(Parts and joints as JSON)
══════

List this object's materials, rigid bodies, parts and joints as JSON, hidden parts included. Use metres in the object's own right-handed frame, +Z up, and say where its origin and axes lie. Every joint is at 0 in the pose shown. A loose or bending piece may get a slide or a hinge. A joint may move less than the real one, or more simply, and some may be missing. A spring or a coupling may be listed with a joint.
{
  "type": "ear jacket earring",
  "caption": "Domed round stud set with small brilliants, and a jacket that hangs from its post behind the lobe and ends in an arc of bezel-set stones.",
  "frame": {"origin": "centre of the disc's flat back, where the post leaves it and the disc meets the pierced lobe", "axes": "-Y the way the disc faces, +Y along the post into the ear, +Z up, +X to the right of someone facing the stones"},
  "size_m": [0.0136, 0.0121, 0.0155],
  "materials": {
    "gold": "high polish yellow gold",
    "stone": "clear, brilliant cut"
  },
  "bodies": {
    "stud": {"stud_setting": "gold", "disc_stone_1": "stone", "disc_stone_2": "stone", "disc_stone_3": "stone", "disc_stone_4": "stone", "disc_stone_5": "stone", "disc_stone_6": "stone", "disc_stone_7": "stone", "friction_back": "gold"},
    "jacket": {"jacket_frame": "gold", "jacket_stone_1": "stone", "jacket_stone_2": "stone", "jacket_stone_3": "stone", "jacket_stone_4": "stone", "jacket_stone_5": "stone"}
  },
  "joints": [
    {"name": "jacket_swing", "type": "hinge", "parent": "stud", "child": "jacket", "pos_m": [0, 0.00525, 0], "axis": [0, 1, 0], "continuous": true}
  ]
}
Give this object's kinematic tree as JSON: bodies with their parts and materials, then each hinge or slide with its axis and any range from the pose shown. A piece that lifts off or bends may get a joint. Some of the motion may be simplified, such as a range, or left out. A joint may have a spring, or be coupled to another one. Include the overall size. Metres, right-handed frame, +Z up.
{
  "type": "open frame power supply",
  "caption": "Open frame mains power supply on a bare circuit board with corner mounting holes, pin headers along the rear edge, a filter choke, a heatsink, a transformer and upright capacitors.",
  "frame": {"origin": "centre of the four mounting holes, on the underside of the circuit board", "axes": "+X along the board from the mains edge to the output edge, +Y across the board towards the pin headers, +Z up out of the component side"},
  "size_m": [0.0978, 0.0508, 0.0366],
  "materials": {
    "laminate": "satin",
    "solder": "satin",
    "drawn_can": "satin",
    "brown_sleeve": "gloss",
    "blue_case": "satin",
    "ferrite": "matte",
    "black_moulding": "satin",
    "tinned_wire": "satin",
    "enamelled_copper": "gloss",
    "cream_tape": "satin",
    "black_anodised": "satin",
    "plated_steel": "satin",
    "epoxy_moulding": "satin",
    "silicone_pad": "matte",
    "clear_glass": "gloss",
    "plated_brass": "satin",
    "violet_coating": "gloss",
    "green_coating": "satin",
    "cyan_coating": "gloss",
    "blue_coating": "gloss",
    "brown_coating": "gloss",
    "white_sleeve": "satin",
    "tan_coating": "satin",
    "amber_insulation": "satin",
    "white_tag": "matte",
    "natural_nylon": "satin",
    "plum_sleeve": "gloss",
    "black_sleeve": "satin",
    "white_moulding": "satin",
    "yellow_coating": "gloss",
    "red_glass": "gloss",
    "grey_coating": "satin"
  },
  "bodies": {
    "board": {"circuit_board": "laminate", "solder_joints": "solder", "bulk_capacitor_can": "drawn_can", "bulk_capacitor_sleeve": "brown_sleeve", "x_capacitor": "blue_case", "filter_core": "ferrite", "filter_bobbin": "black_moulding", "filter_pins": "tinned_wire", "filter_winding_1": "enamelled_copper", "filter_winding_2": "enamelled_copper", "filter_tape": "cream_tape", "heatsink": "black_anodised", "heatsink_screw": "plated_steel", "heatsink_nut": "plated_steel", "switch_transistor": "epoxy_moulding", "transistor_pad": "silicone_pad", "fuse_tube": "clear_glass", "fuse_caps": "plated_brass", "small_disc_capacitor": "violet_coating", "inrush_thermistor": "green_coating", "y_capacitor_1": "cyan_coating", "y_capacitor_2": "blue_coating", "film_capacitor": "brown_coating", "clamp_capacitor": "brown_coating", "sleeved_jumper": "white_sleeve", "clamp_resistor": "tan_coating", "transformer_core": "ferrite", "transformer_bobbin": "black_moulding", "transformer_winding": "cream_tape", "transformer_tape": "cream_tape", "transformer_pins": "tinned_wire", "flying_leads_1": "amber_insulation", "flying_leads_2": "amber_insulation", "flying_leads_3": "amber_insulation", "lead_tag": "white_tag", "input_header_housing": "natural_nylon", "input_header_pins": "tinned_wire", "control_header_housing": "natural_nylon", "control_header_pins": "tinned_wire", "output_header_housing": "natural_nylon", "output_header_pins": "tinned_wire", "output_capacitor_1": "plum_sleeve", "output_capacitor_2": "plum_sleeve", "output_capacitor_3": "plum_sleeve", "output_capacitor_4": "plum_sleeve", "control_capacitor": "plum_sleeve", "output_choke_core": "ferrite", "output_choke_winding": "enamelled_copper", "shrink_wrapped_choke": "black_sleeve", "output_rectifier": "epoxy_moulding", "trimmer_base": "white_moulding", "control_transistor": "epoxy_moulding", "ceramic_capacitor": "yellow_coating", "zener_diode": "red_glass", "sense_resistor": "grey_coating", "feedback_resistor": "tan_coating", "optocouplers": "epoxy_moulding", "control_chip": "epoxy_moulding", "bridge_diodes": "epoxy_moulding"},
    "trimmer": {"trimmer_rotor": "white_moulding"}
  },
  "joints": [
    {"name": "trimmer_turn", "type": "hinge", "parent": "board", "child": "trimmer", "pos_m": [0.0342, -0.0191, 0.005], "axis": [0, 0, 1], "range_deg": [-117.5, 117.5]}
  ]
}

══════

THE EXERCISE:
Give the listing above again, word for word.

SOLUTION FOR THIS TASK:
List this object's materials, rigid bodies, parts and joints as JSON, hidden parts included. Use metres in the object's own right-handed frame, +Z up, and say where its origin and axes lie. Every joint is at 0 in the pose shown. A loose or bending piece may get a slide or a hinge. A joint may move less than the real one, or more simply, and some may be missing. A spring or a coupling may be listed with a joint.
{
  "type": "ear jacket earring",
  "caption": "Domed round stud set with small brilliants, and a jacket that hangs from its post behind the lobe and ends in an arc of bezel-set stones.",
  "frame": {"origin": "centre of the disc's flat back, where the post leaves it and the disc meets the pierced lobe", "axes": "-Y the way the disc faces, +Y along the post into the ear, +Z up, +X to the right of someone facing the stones"},
  "size_m": [0.0136, 0.0121, 0.0155],
  "materials": {
    "gold": "high polish yellow gold",
    "stone": "clear, brilliant cut"
  },
  "bodies": {
    "stud": {"stud_setting": "gold", "disc_stone_1": "stone", "disc_stone_2": "stone", "disc_stone_3": "stone", "disc_stone_4": "stone", "disc_stone_5": "stone", "disc_stone_6": "stone", "disc_stone_7": "stone", "friction_back": "gold"},
    "jacket": {"jacket_frame": "gold", "jacket_stone_1": "stone", "jacket_stone_2": "stone", "jacket_stone_3": "stone", "jacket_stone_4": "stone", "jacket_stone_5": "stone"}
  },
  "joints": [
    {"name": "jacket_swing", "type": "hinge", "parent": "stud", "child": "jacket", "pos_m": [0, 0.00525, 0], "axis": [0, 1, 0], "continuous": true}
  ]
}
Give this object's kinematic tree as JSON: bodies with their parts and materials, then each hinge or slide with its axis and any range from the pose shown. A piece that lifts off or bends may get a joint. Some of the motion may be simplified, such as a range, or left out. A joint may have a spring, or be coupled to another one. Include the overall size. Metres, right-handed frame, +Z up.
{
  "type": "open frame power supply",
  "caption": "Open frame mains power supply on a bare circuit board with corner mounting holes, pin headers along the rear edge, a filter choke, a heatsink, a transformer and upright capacitors.",
  "frame": {"origin": "centre of the four mounting holes, on the underside of the circuit board", "axes": "+X along the board from the mains edge to the output edge, +Y across the board towards the pin headers, +Z up out of the component side"},
  "size_m": [0.0978, 0.0508, 0.0366],
  "materials": {
    "laminate": "satin",
    "solder": "satin",
    "drawn_can": "satin",
    "brown_sleeve": "gloss",
    "blue_case": "satin",
    "ferrite": "matte",
    "black_moulding": "satin",
    "tinned_wire": "satin",
    "enamelled_copper": "gloss",
    "cream_tape": "satin",
    "black_anodised": "satin",
    "plated_steel": "satin",
    "epoxy_moulding": "satin",
    "silicone_pad": "matte",
    "clear_glass": "gloss",
    "plated_brass": "satin",
    "violet_coating": "gloss",
    "green_coating": "satin",
    "cyan_coating": "gloss",
    "blue_coating": "gloss",
    "brown_coating": "gloss",
    "white_sleeve": "satin",
    "tan_coating": "satin",
    "amber_insulation": "satin",
    "white_tag": "matte",
    "natural_nylon": "satin",
    "plum_sleeve": "gloss",
    "black_sleeve": "satin",
    "white_moulding": "satin",
    "yellow_coating": "gloss",
    "red_glass": "gloss",
    "grey_coating": "satin"
  },
  "bodies": {
    "board": {"circuit_board": "laminate", "solder_joints": "solder", "bulk_capacitor_can": "drawn_can", "bulk_capacitor_sleeve": "brown_sleeve", "x_capacitor": "blue_case", "filter_core": "ferrite", "filter_bobbin": "black_moulding", "filter_pins": "tinned_wire", "filter_winding_1": "enamelled_copper", "filter_winding_2": "enamelled_copper", "filter_tape": "cream_tape", "heatsink": "black_anodised", "heatsink_screw": "plated_steel", "heatsink_nut": "plated_steel", "switch_transistor": "epoxy_moulding", "transistor_pad": "silicone_pad", "fuse_tube": "clear_glass", "fuse_caps": "plated_brass", "small_disc_capacitor": "violet_coating", "inrush_thermistor": "green_coating", "y_capacitor_1": "cyan_coating", "y_capacitor_2": "blue_coating", "film_capacitor": "brown_coating", "clamp_capacitor": "brown_coating", "sleeved_jumper": "white_sleeve", "clamp_resistor": "tan_coating", "transformer_core": "ferrite", "transformer_bobbin": "black_moulding", "transformer_winding": "cream_tape", "transformer_tape": "cream_tape", "transformer_pins": "tinned_wire", "flying_leads_1": "amber_insulation", "flying_leads_2": "amber_insulation", "flying_leads_3": "amber_insulation", "lead_tag": "white_tag", "input_header_housing": "natural_nylon", "input_header_pins": "tinned_wire", "control_header_housing": "natural_nylon", "control_header_pins": "tinned_wire", "output_header_housing": "natural_nylon", "output_header_pins": "tinned_wire", "output_capacitor_1": "plum_sleeve", "output_capacitor_2": "plum_sleeve", "output_capacitor_3": "plum_sleeve", "output_capacitor_4": "plum_sleeve", "control_capacitor": "plum_sleeve", "output_choke_core": "ferrite", "output_choke_winding": "enamelled_copper", "shrink_wrapped_choke": "black_sleeve", "output_rectifier": "epoxy_moulding", "trimmer_base": "white_moulding", "control_transistor": "epoxy_moulding", "ceramic_capacitor": "yellow_coating", "zener_diode": "red_glass", "sense_resistor": "grey_coating", "feedback_resistor": "tan_coating", "optocouplers": "epoxy_moulding", "control_chip": "epoxy_moulding", "bridge_diodes": "epoxy_moulding"},
    "trimmer": {"trimmer_rotor": "white_moulding"}
  },
  "joints": [
    {"name": "trimmer_turn", "type": "hinge", "parent": "board", "child": "trimmer", "pos_m": [0.0342, -0.0191, 0.005], "axis": [0, 0, 1], "range_deg": [-117.5, 117.5]}
  ]
}